§ **Exercise objective**
Starting at the line that contains "bpy.data.objects.remove(obj)", restate each line word for word through the final line of the data, keeping both ends.

##############################

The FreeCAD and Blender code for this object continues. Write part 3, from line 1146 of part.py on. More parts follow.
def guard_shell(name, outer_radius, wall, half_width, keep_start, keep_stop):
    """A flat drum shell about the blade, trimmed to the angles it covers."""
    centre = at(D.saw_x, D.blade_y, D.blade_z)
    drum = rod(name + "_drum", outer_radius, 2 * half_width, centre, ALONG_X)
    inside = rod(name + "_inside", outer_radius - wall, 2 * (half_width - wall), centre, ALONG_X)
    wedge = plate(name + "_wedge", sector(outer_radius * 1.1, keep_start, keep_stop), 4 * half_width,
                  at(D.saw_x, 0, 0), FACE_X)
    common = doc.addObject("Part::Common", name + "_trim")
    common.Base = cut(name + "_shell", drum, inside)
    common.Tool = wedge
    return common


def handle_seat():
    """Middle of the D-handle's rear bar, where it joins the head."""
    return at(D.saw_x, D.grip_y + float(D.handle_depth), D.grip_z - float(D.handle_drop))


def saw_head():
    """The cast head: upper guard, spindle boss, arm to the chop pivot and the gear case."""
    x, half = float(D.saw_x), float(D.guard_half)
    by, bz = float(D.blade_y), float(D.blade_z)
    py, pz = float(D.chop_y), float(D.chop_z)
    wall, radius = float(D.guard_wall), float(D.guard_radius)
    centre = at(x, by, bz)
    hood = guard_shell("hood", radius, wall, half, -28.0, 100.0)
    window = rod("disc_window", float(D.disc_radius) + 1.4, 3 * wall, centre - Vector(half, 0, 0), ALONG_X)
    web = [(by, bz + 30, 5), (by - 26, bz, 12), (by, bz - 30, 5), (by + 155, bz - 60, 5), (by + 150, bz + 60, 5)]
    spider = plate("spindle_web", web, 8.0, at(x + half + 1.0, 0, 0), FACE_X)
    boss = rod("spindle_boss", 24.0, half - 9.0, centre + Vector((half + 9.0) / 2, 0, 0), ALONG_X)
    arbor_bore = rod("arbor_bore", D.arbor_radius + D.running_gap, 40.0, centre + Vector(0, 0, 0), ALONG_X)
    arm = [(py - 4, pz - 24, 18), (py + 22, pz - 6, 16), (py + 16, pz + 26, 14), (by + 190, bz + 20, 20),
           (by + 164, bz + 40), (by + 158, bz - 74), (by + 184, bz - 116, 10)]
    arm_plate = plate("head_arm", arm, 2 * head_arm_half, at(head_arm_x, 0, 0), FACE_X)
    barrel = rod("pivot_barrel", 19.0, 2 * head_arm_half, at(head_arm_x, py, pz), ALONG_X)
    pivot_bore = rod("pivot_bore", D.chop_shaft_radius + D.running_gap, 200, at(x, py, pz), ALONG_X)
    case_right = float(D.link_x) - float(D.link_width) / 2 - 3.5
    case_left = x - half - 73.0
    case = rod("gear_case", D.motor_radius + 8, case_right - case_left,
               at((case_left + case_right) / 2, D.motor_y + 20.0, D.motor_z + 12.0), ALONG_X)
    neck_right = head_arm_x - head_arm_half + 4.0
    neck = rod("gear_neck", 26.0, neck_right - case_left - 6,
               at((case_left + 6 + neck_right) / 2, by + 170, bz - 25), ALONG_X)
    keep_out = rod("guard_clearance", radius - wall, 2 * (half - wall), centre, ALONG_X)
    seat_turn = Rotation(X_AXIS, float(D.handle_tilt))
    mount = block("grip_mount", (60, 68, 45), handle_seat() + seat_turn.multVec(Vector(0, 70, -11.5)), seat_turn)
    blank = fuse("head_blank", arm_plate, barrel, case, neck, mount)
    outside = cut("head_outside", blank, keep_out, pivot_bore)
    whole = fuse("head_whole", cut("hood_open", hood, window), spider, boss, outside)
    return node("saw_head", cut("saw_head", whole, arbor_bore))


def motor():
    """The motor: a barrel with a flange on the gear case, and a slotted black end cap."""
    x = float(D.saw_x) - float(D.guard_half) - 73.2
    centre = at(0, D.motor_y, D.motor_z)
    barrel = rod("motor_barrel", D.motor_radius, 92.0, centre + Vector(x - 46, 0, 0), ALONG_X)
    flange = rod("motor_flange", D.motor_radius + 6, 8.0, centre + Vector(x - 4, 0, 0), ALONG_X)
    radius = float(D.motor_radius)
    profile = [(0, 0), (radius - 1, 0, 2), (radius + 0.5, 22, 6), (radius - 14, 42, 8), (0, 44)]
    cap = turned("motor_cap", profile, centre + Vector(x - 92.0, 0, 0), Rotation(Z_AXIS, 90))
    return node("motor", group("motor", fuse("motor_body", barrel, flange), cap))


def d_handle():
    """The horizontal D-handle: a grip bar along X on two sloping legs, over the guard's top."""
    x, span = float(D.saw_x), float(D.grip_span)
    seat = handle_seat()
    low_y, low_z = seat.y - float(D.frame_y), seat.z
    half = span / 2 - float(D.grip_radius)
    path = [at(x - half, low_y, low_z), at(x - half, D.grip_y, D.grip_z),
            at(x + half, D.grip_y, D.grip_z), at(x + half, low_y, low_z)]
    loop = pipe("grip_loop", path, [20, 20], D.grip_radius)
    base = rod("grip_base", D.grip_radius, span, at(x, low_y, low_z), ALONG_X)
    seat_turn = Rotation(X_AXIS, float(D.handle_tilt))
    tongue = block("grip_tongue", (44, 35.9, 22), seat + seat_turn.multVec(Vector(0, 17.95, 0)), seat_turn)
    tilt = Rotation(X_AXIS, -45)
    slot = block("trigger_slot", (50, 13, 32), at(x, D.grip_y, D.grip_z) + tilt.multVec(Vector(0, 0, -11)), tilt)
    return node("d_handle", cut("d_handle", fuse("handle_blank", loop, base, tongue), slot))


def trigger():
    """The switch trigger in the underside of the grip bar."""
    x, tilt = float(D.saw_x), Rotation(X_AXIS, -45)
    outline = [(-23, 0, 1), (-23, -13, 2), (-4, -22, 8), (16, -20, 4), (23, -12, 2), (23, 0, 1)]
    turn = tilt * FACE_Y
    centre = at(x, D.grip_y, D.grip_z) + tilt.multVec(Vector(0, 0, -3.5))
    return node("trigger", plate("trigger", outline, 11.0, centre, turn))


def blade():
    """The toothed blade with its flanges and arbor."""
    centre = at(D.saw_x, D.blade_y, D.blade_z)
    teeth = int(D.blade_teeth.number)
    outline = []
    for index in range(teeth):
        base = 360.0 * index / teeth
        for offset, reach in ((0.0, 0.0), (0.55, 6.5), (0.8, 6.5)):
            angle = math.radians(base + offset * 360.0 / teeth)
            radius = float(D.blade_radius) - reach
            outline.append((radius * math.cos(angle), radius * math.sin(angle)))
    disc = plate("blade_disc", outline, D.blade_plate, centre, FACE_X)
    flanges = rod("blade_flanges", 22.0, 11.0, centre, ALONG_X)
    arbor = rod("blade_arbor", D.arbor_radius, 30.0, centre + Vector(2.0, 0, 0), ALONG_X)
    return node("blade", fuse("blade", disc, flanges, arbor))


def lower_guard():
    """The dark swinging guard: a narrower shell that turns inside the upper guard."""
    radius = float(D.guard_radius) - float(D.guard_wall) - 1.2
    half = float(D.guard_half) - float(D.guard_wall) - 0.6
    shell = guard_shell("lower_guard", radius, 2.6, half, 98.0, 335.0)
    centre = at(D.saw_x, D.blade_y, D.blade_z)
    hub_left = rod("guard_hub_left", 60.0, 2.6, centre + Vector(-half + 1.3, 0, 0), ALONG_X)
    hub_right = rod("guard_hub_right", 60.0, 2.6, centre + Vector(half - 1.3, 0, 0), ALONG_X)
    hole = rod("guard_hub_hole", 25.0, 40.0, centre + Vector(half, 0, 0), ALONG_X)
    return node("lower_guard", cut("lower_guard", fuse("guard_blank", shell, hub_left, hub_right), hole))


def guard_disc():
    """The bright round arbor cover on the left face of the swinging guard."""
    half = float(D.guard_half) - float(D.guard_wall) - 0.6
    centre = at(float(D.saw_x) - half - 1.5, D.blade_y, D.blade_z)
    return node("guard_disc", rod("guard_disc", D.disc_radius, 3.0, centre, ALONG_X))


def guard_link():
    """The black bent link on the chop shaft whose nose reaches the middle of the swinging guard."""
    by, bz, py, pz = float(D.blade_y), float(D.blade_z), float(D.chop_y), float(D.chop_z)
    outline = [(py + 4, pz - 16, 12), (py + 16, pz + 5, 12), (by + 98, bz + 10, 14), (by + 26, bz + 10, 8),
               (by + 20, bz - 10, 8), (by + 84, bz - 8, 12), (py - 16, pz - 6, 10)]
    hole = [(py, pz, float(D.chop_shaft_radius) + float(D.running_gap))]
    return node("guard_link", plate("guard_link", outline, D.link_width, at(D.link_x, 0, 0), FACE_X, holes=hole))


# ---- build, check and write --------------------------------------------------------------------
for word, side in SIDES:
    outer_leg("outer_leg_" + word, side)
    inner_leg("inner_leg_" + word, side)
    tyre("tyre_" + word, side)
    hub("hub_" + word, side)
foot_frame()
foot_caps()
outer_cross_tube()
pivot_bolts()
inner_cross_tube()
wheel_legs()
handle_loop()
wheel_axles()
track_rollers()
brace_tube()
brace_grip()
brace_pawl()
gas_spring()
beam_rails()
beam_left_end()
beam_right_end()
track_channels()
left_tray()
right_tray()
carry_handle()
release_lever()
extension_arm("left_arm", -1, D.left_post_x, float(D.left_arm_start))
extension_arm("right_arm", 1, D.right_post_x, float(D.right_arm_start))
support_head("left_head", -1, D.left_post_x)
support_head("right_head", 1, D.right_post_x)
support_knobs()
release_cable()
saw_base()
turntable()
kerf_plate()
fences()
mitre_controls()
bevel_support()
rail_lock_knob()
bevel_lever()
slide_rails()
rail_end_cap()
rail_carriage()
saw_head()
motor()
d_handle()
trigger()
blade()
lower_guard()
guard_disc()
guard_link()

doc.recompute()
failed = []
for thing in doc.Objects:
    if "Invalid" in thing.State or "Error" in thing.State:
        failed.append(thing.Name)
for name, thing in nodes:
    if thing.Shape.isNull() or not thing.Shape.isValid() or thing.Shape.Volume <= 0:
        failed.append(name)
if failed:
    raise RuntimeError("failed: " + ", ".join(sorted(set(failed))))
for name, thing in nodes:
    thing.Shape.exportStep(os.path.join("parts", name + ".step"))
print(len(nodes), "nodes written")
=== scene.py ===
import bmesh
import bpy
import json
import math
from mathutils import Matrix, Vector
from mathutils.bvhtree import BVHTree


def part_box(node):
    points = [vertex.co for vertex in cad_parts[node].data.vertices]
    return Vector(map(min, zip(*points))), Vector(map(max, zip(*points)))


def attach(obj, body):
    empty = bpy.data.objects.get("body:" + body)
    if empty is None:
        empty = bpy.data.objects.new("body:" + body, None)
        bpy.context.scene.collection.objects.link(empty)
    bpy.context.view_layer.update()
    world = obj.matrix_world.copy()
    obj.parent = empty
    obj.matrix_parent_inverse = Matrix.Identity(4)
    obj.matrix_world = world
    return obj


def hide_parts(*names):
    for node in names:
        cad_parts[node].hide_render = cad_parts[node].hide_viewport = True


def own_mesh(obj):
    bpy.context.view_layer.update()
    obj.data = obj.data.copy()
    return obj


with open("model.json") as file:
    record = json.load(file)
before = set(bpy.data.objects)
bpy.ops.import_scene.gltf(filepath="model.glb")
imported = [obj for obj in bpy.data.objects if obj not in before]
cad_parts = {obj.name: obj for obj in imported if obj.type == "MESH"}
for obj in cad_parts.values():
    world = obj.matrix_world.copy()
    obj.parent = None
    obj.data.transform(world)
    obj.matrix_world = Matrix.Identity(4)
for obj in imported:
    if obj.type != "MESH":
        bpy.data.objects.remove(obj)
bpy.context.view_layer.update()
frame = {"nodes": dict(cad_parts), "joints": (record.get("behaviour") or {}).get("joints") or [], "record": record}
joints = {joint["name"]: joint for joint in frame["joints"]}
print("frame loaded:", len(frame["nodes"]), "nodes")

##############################

§ **Solved problem**
        bpy.data.objects.remove(obj)
bpy.context.view_layer.update()
frame = {"nodes": dict(cad_parts), "joints": (record.get("behaviour") or {}).get("joints") or [], "record": record}
joints = {joint["name"]: joint for joint in frame["joints"]}
print("frame loaded:", len(frame["nodes"]), "nodes")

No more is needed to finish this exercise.